The legal rationale also must be carefully framed. Conditions imposed through zoning or use approvals are more defensible when they are tied to identifiable project impacts and can be shown to bear a reasonable relationship to public health, safety, and welfare, rather than functioning as an ad hoc revenue measure or generalized risk-shifting device.[4]
Market Takeaway
For data centers and other commercial projects, the better view is not that decommissioning security should never be considered, but that it should be used selectively and with discipline. The strongest case typically exists where a project has unusually high end-of-life costs, limited repurposing potential, long operational duration, and a realistic possibility that public entities could otherwise face material unfunded exposure.

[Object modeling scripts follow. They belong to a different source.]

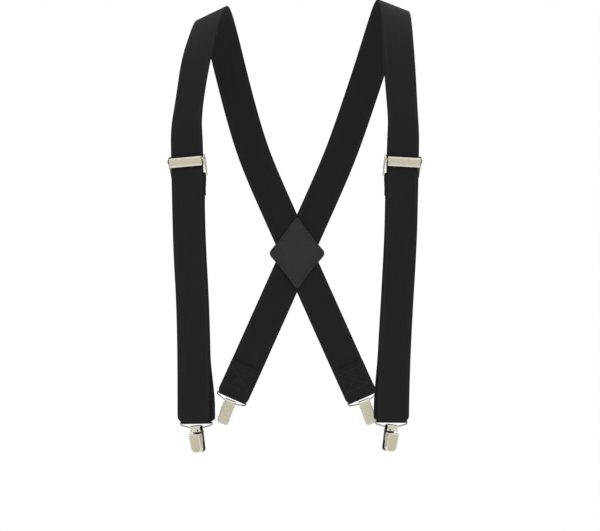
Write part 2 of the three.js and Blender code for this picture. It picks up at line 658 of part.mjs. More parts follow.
function makeAdjuster(side) {
  const adjuster = seatedGroup(adjusterSeat(side));
  const name = `${side}_adjuster`;
  const inwards = side === 'left' ? 1 : -1;
  addPiece(adjuster, `${name}_frame`, adjusterFrameGeometry(), nickel);
  addPiece(adjuster, `${name}_lever`, adjusterLeverGeometry(), nickel);
  addPiece(adjuster, `${name}_inner_rivet`, rivetGeometry(inwards), steel);
  addPiece(adjuster, `${name}_outer_rivet`, rivetGeometry(-inwards), steel);
}

// ---------------------------------------------------------------- assembly
for (const side of ['left', 'right']) {
  makeStrap(side);
  makeReturnLayer(side);
  makeAdjuster(side);
  makeClip(side, 'front');
  makeClip(side, 'rear');
}
makeCrosspatch();

export default group;
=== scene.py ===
# Looks for the clip-on suspenders: every CAD piece gets a finely made piece in its place.
#
# Shapes are worked out in millimetres in each piece's own axes, as the CAD does: u runs across the
# strap, v up it and n away from the wearer. Meshes are stored in metres.
import math
from math import cos, pi, radians, sin

import bmesh
import bpy
import numpy as np
from mathutils import Matrix, Vector


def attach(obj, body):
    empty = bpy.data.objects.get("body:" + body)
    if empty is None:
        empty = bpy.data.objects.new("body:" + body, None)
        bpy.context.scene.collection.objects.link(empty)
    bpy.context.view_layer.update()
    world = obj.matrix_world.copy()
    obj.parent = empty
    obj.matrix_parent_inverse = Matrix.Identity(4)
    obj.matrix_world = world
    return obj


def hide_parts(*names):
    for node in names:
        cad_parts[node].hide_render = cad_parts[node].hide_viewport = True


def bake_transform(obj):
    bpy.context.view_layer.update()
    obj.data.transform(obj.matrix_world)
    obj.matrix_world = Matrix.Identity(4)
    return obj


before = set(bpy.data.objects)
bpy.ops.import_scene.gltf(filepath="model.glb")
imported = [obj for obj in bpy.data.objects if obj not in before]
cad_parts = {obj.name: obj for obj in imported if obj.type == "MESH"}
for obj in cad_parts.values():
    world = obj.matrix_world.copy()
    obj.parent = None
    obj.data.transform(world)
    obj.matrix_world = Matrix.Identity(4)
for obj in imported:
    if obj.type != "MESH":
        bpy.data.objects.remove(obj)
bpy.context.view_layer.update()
MM = 0.001
SCENE = bpy.context.scene
SIDES = ("left", "right")

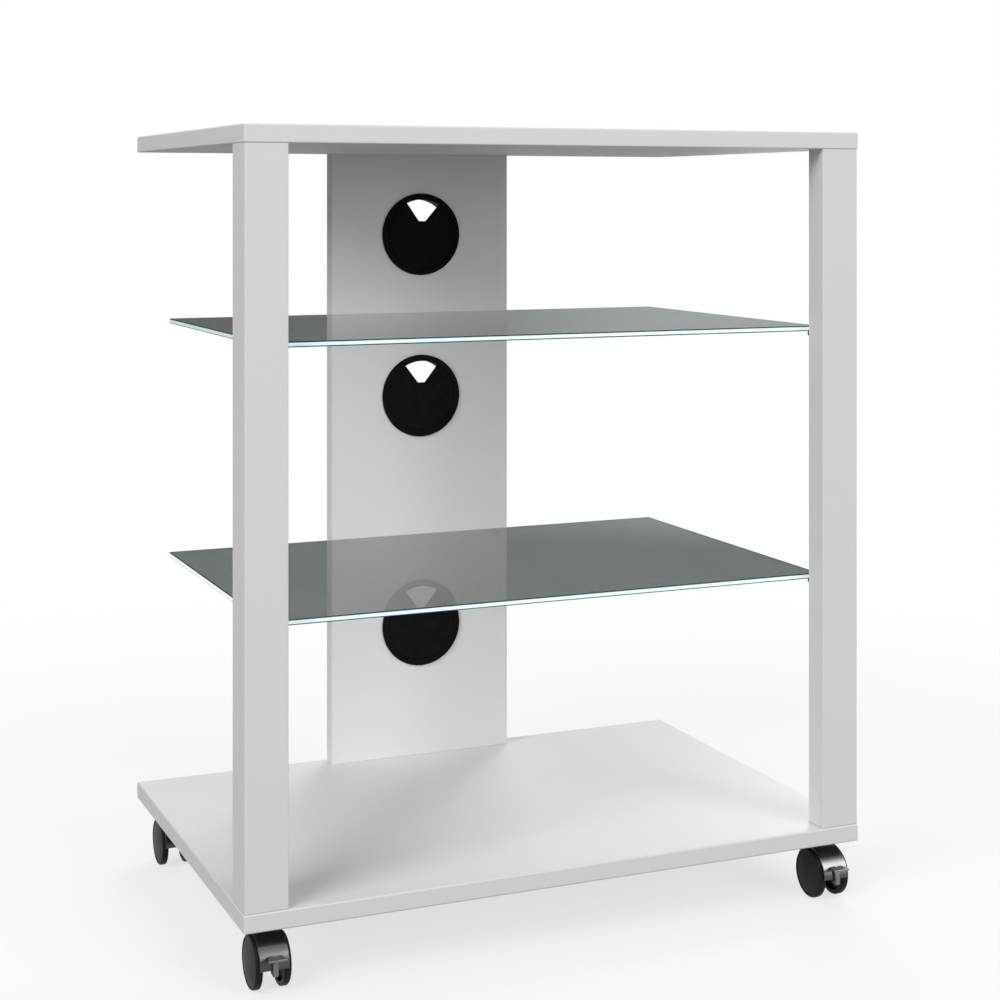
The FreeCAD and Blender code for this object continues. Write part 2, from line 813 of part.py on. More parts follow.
def at_all_casters(shape):
    return Part.makeCompound([at_caster(shape, name) for name in casters])


# Every piece by its name

pieces = {
    "top_board": top_board(),
    "base_board": base_board(),
    "post_left": post(-1),
    "post_right": post(1),
    "rear_panel": rear_panel(),
    "dowels": dowels(),
    "cam_bolts": cam_bolts(),
    "cam_housings": cam_housings(),
    "caster_inserts": at_all_casters(threaded_insert()),
    "caster_stems": at_all_casters(caster_stem()),
}
for shelf in glass_tops:
    pieces["glass_shelf_" + shelf] = glass_shelf(shelf)
    pieces["shelf_pins_" + shelf] = shelf_pins(shelf)
    pieces["pin_sleeves_" + shelf] = pin_sleeves(shelf)
for grommet in grommet_drops:
    pieces["grommet_sleeve_" + grommet] = grommet_sleeve(grommet)
    pieces["grommet_cap_" + grommet] = grommet_cap(grommet)
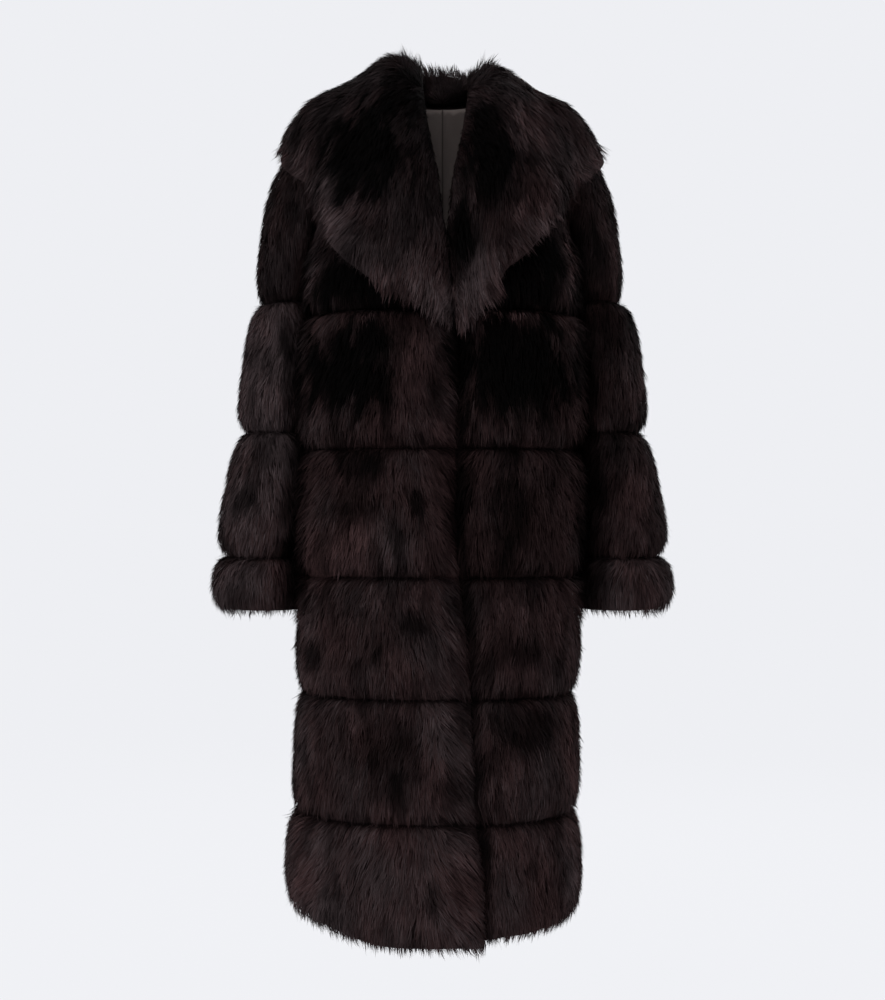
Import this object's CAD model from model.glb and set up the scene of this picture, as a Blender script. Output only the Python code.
# %% [markdown]
# # A long shearling coat
# The coat is sheepskin worn with the pile outside. It is cut in wide bands that are sewn one
# below the other, so each band swells out like a cushion and each seam is a dark groove. A big
# shawl collar lies over the shoulders, and a cloth lining shows in the neck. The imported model
# gives every panel its place and its reach. This lesson dresses each panel with a thin skin and
# with thousands of strands of pile.

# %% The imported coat
import math

import bmesh
import bpy
import numpy as np
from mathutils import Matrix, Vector
from mathutils.bvhtree import BVHTree


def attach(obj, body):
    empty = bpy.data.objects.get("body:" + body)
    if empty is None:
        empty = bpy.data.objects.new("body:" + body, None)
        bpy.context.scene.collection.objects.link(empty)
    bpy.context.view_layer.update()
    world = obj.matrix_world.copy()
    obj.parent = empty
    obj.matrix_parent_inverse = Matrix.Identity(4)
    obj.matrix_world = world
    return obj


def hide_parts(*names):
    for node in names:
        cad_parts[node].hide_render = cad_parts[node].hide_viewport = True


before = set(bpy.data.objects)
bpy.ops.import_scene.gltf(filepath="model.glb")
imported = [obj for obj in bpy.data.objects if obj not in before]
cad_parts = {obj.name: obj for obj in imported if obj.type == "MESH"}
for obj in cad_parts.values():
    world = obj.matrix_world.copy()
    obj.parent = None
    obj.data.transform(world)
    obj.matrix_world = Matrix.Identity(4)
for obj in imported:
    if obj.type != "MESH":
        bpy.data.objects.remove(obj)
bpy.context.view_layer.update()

# %% [markdown]
# ## Camera
# The photograph looks straight at the coat's front, from about two and a quarter metres, level
# with the middle of the fronts. A long lens keeps the sleeves from spreading.

# %% Camera
CAMERA_PLACE = (0.0, -2.25, -0.566)
CAMERA_LENS = 58.7

camera_data = bpy.data.cameras.new("camera")
camera_data.lens = CAMERA_LENS
camera = bpy.data.objects.new("camera", camera_data)
camera.location = CAMERA_PLACE
camera.rotation_euler = (math.radians(90), 0, 0)
bpy.context.scene.collection.objects.link(camera)
bpy.context.scene.camera = camera
print("camera at", CAMERA_PLACE, "lens", CAMERA_LENS)

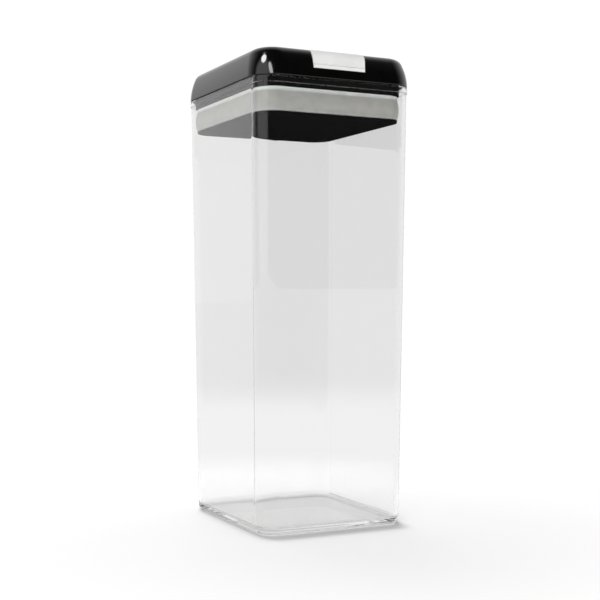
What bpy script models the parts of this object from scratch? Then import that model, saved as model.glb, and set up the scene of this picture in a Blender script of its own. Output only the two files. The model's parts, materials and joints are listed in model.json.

[1] See e.g., 220 ILCS 5/8-508.1 (requiring a “decommissioning trust” for nuclear power plants to hold funds for eventual decommissioning costs, which must be maintained separately from other accounts and assets).
[2] Dietrich Hoefner and Emma Donachie, Evolution of Decommissioning Requirements in Renewable Energy, POWER (Sept. 22, 2024) (indicating that “[e]ven after states approve decommissioning plans, some . . . require project developers to update their costs every five years” while “[o]ther states require decommissioning costs to be reevaluated at least once every two years to account for price fluctuations”).
[3] Heidi Kolbeck-Urlacher, DECOMMISSIONING SOLAR ENERGY SYSTEMS RESOURCE GUIDE, Center for Rural Affairs (June 2022) (defining financial assurances as a “tradeoff” that “provides additional protection for local governments, but may increase overall project costs, which could deter development” if not structured flexibly).
[4] See generally Northern Illinois Home Builders Ass’n v. County of Du Page, 165 Ill. 2d 25, 45 (1995) (finding that, in upholding road impact fees, fees imposed on new development must “bear a reasonable relationship to the legislative purpose” of making new development support its fair share of improvement costs — i.e., there must be a reasonable connection between the fee’s purpose and the impacts of the development that pays it).